Das muss auch in einer Situation gewährleistet sein, wenn ich selber nicht mehr mich äußern kann und wenn ich es festgeschrieben habe. Ein hoher Detaillierungsgrad ist, glaube ich, auch nicht wirklich möglich, weil ob ich eine Dialysebehandlung bekommen möchte, ob ich unter Umständen eine Antibiotika-Behandlung bekommen möchte, wenn ich eine Lungenentzündung am Ende des Lebens habe und so weiter, das kann ich ja nicht alles auflisten. Das würde ja bedeuten, ich müsste hohen Sachverstand haben, den ich aber in aller Regel ja nicht haben kann.

Und insofern denke ich, es ist völlig ausreichend und ausschließlich möglich, einen relativ geringen Detaillierungsgrad zu haben und eine Intention mitzuteilen. Und diese Intention bedeutet nicht, dass der Arzt da nicht eine Möglichkeit hat, in dem Kontext der aktuellen Situation noch zu entscheiden.

Kolkmann: Sind Sie manchmal in einen Konflikt gekommen bei Ihrer Entscheidung, was Sie mit einem Patienten machen oder nicht?

Nagel: Ich glaube, es ist beständig, gerade auf der Intensivstation, ein Konflikt, weil man ja immer um eine Prognose ringt. Man weiß nicht genau, wird die zusätzliche Behandlung mit dieser oder jener Maßnahme den Patienten wirklich noch mal auf den Weg der Besserung bringen.

Insofern ist es immer wiederum ein Ringen jeden Tag, vielleicht sogar mehrfach am Tag, zu entscheiden, wie fahren wir fort. Und im Nachhinein sieht es natürlich manchmal aus, die eine oder andere Entscheidung war falsch. Aber es wird nicht möglich sein, auch solche vielleicht falschen Entscheidungen dann doch zu begehen, und erst im Nachhinein zu wissen, was ist richtig.

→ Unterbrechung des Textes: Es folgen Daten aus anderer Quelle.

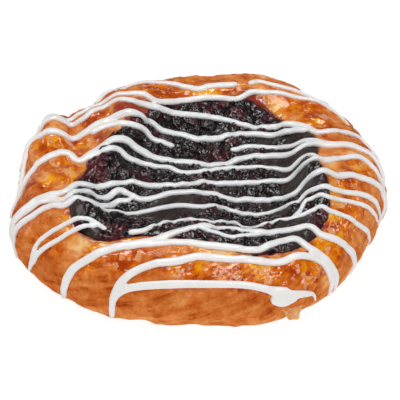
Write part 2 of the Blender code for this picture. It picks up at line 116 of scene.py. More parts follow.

Kolkmann: Ist es eigentlich noch wichtiger, als über die Patientenverfügung zu diskutieren, über die Sterbebegleitung insgesamt zu sprechen, vor allem auch die Palliativmedizin, die den letzten Weg ja menschenwürdig, das heißt erträglich machen soll?

Nagel: Also ich glaube, das ist ein ganz wichtiger Punkt. Es ist eine Diskussion um unsere Sterbekultur in unserem Land, und wenn heute der Bundestag darüber diskutiert, ist es ein Zeichen dafür, dass es dringend notwendig ist, in unserem Land über diese Sterbekultur zu diskutieren. Wir müssen doch da hinkommen, dass das Sterben wieder ein Teil eines gelingenden Lebens ist, und nicht etwas, was man in Krankenhäuser oder Pflegeheime abschiebt.

Kolkmann: Vielen Dank für das Gespräch.